Similarly, before this season, the Cubs needed to prioritize players with high floors, so that they could be sure of returning value in trades. Now, the presence of a young, high-floor core in Chicago could allow them to take a gamble on players who have high ceilings, but might not quite achieve them. Think, for example, of Noah Syndergaard. He’s now a risk worth taking: if he doesn’t reach his ceiling, the team isn’t screwed: Rizzo, Bryant, and Co. are still there to form a solid foundation around a Syndergaard-like player operating at only, say, 70 percent of his potential. With all that in mind, the Cubs’ new priorities for big-league acquisitions probably looks something like this:

(Big-League Players, 2015-Present) Consistent with ‘Cubs Way’? Consistent with industry consensus?
High Ceiling? X
High Floor?

But how might they get those players? That’s where their changing evaluation for minor-league players comes in handy, because it’s largely by trading these players that the Cubs will acquire the big-league talent they want. Whereas before, the Cubs prioritized acquiring amateurs with high floors who fit the Cubs Way (expecting them to eventually contribute to the big-league club), they might now shift their priorities somewhat towards acquiring players who might be attractive to other teams seeking to rebuild. Those players should therefore be consistent with the industry consensus about talented players, and should have the kind of high ceiling that makes competing general-managers dream on a franchise-changing trade. The Cubs can’t play all of them, after all.
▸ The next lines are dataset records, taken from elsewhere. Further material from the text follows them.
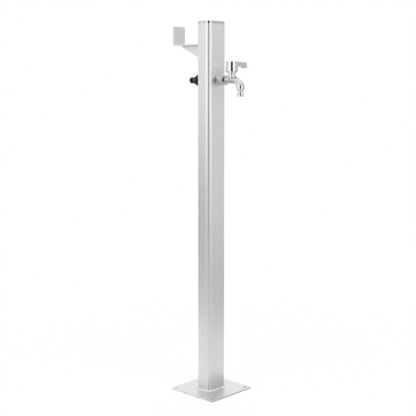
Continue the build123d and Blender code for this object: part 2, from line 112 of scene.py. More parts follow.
# %% Studio helpers
def link(tree, *pairs):
    """Join sockets of a node tree, given as (from, to) pairs."""
    for start, end in pairs:
        tree.links.new(start, end)


def add_node(tree, kind, **settings):
    """A new node with its settings, such as operation="MULTIPLY"."""
    node = tree.nodes.new(kind)
    for key, value in settings.items():
        setattr(node, key, value)
    return node


def maths(tree, operation, *values, clamp=False):
    """A maths node of up to three values, each a number or a socket. Returns its output."""
    node = add_node(tree, "ShaderNodeMath", operation=operation, use_clamp=clamp)
    for socket, value in zip(node.inputs, values):
        if isinstance(value, bpy.types.NodeSocket):
            tree.links.new(value, socket)
        else:
            socket.default_value = value
    return node.outputs[0]


def smooth_step(tree, value, span, levels):
    """A value that runs smoothly from one level to another while its input crosses a span."""
    node = add_node(tree, "ShaderNodeMapRange", interpolation_type="SMOOTHSTEP")
    node.inputs["From Min"].default_value = span[0]
    node.inputs["From Max"].default_value = span[1]
    node.inputs["To Min"].default_value = levels[0]
    node.inputs["To Max"].default_value = levels[1]
    tree.links.new(value, node.inputs["Value"])
    return node.outputs["Result"]


def seen_directly(tree):
    """1 for camera, glossy and transmission rays, else 0."""
    path = add_node(tree, "ShaderNodeLightPath")
    looked_at = maths(tree, "MAXIMUM", path.outputs["Is Camera Ray"], path.outputs["Is Glossy Ray"])
    return maths(tree, "MAXIMUM", looked_at, path.outputs["Is Transmission Ray"])


def new_object(name, bm, material):
    """An object from a bmesh, linked to the scene."""
    mesh = bpy.data.meshes.new(name)
    bm.to_mesh(mesh)
    bm.free()
    obj = bpy.data.objects.new(name, mesh)
    bpy.context.scene.collection.objects.link(obj)
    mesh.materials.append(material)
    return obj


# %% [markdown]
# A white background that lit the object as well would wash it out. So it is white only for camera, glossy
# and transmission rays, and all other rays meet a dimmer ambient light.

# %% World
ambient_level = 0.62

world = bpy.data.worlds.new("studio")
bpy.context.scene.world = world
world.use_nodes = True
tree = world.node_tree
tree.nodes.clear()
ambient = add_node(tree, "ShaderNodeBackground")
ambient.inputs["Color"].default_value = (1, 1, 1, 1)
ambient.inputs["Strength"].default_value = ambient_level
white = add_node(tree, "ShaderNodeBackground")
white.inputs["Color"].default_value = (1, 1, 1, 1)
white.inputs["Strength"].default_value = 1
mix = add_node(tree, "ShaderNodeMixShader")
output = add_node(tree, "ShaderNodeOutputWorld")
link(
    tree,
    (seen_directly(tree), mix.inputs[0]),
    (ambient.outputs[0], mix.inputs[1]),
    (white.outputs[0], mix.inputs[2]),
    (mix.outputs[0], output.inputs[0]),
)
print("world: white to look at, ambient", ambient_level)

# %% [markdown]
# The floor mixes its lit surface with the same white, wholly so away from the post: it keeps a faint
# shadow by the foot and shows no horizon. Ambient occlusion darkens it inside the anchor holes.

# %% Floor
floor_half = 9.0
floor_grey = 0.93
floor_white_share = 0.93
floor_fade = (0.15, 1.2)
contact_reach = 12 * mm
contact_depth = 6.0
contact_samples = 8

floor_material = bpy.data.materials.new("pale_floor")
floor_material.use_nodes = True
tree = floor_material.node_tree
tree.nodes.clear()
lit = add_node(tree, "ShaderNodeBsdfDiffuse")
lit.inputs["Color"].default_value = (floor_grey, floor_grey, floor_grey, 1)
plain = add_node(tree, "ShaderNodeEmission")
plain.inputs["Strength"].default_value = 1
place = add_node(tree, "ShaderNodeTexCoord")
from_post = add_node(tree, "ShaderNodeVectorMath", operation="LENGTH")
away = smooth_step(tree, from_post.outputs["Value"], floor_fade, (floor_white_share, 1))
contact = add_node(tree, "ShaderNodeAmbientOcclusion", samples=contact_samples)
contact.inputs["Distance"].default_value = contact_reach
open_sky = maths(tree, "POWER", contact.outputs["AO"], contact_depth)
plain_share = maths(tree, "MULTIPLY", away, open_sky)
mix = add_node(tree, "ShaderNodeMixShader")
output = add_node(tree, "ShaderNodeOutputMaterial")
link(
    tree,
    (place.outputs["Object"], from_post.inputs[0]),
    (maths(tree, "MULTIPLY", plain_share, seen_directly(tree)), mix.inputs[0]),
    (lit.outputs[0], mix.inputs[1]),
    (plain.outputs[0], mix.inputs[2]),
    (mix.outputs[0], output.inputs[0]),
)
bm = bmesh.new()
bmesh.ops.create_grid(bm, x_segments=1, y_segments=1, size=floor_half)
floor = new_object("floor", bm, floor_material)
print("floor", 2 * floor_half, "m square")

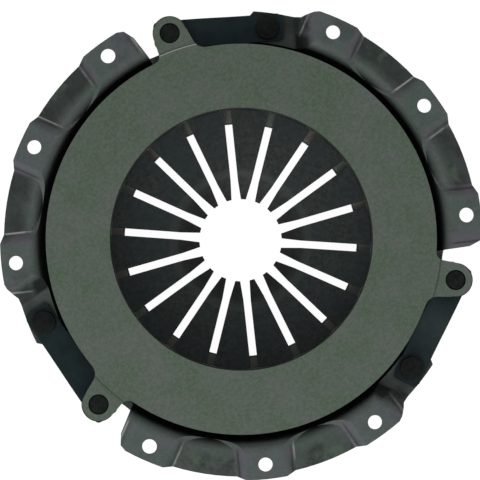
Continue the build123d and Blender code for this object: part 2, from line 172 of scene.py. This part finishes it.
# Colours of the spring, the straps, the rivets and the wires
spring_dark = (0.0105, 0.0140, 0.0125)
spring_light = (0.0245, 0.0315, 0.0300)
spring_cloud = (0.015, 0.023, 0.026)
# Partly a rub mark, partly a painted highlight at the bend
spring_rub_and_highlight = (0.036, 0.043, 0.040)
spring_tip = (0.009, 0.010, 0.009)
# Painted shade on the fingers' cut sides
spring_side_painted_shade = (0.003, 0.003, 0.003)
strap_dark = (0.0045, 0.0120, 0.0150)
strap_light = (0.0085, 0.0190, 0.0200)
rivet_dark = (0.0040, 0.0055, 0.0048)
rivet_light = (0.0095, 0.0115, 0.0100)
wire_dark = (0.10, 0.10, 0.10)
wire_light = (0.16, 0.16, 0.155)


def middle(node):
    """The centre of a node's box."""
    low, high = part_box(node)
    return (Vector(low) + Vector(high)) / 2


class Finish:
    """A material in the making, with short names for the nodes it needs."""

    def __init__(self, name, roughness, metallic=0.0, specular=0.5):
        self.material = bpy.data.materials.new(name)
        self.material.use_nodes = True
        self.tree = self.material.node_tree
        self.shader = self.tree.nodes["Principled BSDF"]
        self.shader.inputs["Roughness"].default_value = roughness
        self.shader.inputs["Metallic"].default_value = metallic
        self.shader.inputs["Specular IOR Level"].default_value = specular
        self.place = self.tree.nodes.new("ShaderNodeTexCoord").outputs["Object"]

    def node(self, kind, inputs=None, **settings):
        made = self.tree.nodes.new("ShaderNode" + kind)
        for key, value in settings.items():
            setattr(made, key, value)
        for key, value in (inputs or {}).items():
            if isinstance(value, bpy.types.NodeSocket):
                self.tree.links.new(value, made.inputs[key])
            else:
                made.inputs[key].default_value = value
        return made

    def set(self, socket, value):
        self.tree.links.new(value, self.shader.inputs[socket])

    def maths(self, operation, first, second=0.0):
        return self.node("Math", {0: first, 1: second}, operation=operation).outputs[0]

    def vector(self, operation, first, second=(0, 0, 0)):
        return self.node("VectorMath", {0: first, 1: second}, operation=operation).outputs

    def times(self, first, *others):
        """The product of masks and shares."""
        for other in others:
            first = self.maths("MULTIPLY", first, other)
        return first

    def spread(self, value, low, high, to_low=0.0, to_high=1.0):
        made = self.node("MapRange", {
            "Value": value, "From Min": low, "From Max": high, "To Min": to_low, "To Max": to_high,
        })
        return made.outputs["Result"]

    def band(self, value, low, high, soft):
        """One between low and high, fading to nothing over soft on both sides."""
        rise = self.spread(value, low - soft, low)
        fall = self.spread(value, high, high + soft, 1, 0)
        return self.times(rise, fall)

    def noise(self, per_metre, detail=3.0, rough=0.55, shift=0.0):
        """A cloudy pattern. A shift moves it on, so that it differs from another of its scale."""
        place = self.vector("ADD", self.place, (shift, shift, shift))[0] if shift else self.place
        made = self.node("TexNoise", {
            "Vector": place, "Scale": per_metre, "Detail": detail, "Roughness": rough,
        })
        return made.outputs["Fac"]

    def blend(self, factor, first, second):
        made = self.node("Mix", {"Factor": factor}, data_type="RGBA")
        for slot, colour in ((6, first), (7, second)):
            if isinstance(colour, bpy.types.NodeSocket):
                self.tree.links.new(colour, made.inputs[slot])
            else:
                made.inputs[slot].default_value = (*colour, 1)
        return made.outputs[2]

    def tint(self, colour, over, *shares):
        """Lays another colour over this one, as far as the product of the shares says."""
        return self.blend(self.times(*shares), colour, over)

    def roughness(self, per_metre, detail, smooth, rough):
        """Lets the gloss vary between two values over the surface."""
        self.set("Roughness", self.spread(self.noise(per_metre, detail), 0.3, 0.7, smooth, rough))

    def bump(self, height, depth, strength=1.0, under=None):
        inputs = {"Height": height, "Distance": depth, "Strength": strength}
        if under is not None:
            inputs["Normal"] = under
        return self.node("Bump", inputs).outputs["Normal"]

    def along(self, axis):
        return self.node("SeparateXYZ", {"Vector": self.place}).outputs[axis]

    def height(self):
        return self.along("Z")

    def flat(self):
        """The place with its height left out."""
        return self.vector("MULTIPLY", self.place, (1, 1, 0))[0]

    def radius(self):
        """Distance from the clutch's axis."""
        return self.vector("LENGTH", self.flat())["Value"]

    def normal(self):
        return self.node("NewGeometry").outputs["True Normal"]

    def forward(self):
        """How squarely a face looks towards the flywheel, from -1 to 1."""
        return self.node("SeparateXYZ", {"Vector": self.normal()}).outputs["Z"]

    def upright(self):
        """How squarely a face looks along the clutch's axis, either way, from 0 to 1."""
        return self.maths("ABSOLUTE", self.forward())

    def outward(self):
        """Above nothing where a face looks away from the clutch's axis, below where it looks in."""
        return self.vector("DOT_PRODUCT", self.normal(), self.flat())["Value"]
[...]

(Minor-League Players, 2015-Present) Consistent with ‘Cubs Way’? Consistent with industry consensus?
High Ceiling? X
High Floor?

Again, if the Cubs can get a player who fits all four criteria as an IFA or in the draft, I’m sure they’ll take them. I’m just guessing they’ll be slightly more willing to gamble on a really high-ceiling player this year—including, possibly, a pitcher in the first round—than they have in years’ past. Those are the type of players you can trade away easily if things don’t work out, or if you don’t have space on your big-league club because of your talented core.

Am I certain that these are the only two dimensions the Cubs will consider going forward, or that these are the only two they’ve considered in the past? No. In fact, I’m certain that this model is a limiting device, and that there are more sophisticated ways to think about the Cubs’ talent acquisition strategy. And that strategy might, after all, not change one bit. However, I am equally certain that thinking about players along these two dimensions might be helpful in predicting the type of players the Cubs will seek to acquire during the upcoming transaction season, and those in the years immediately to come. The team is in a time of transition on the field, and changes are underway. It should be an exciting summer of baseball on the North Side, on and off the field.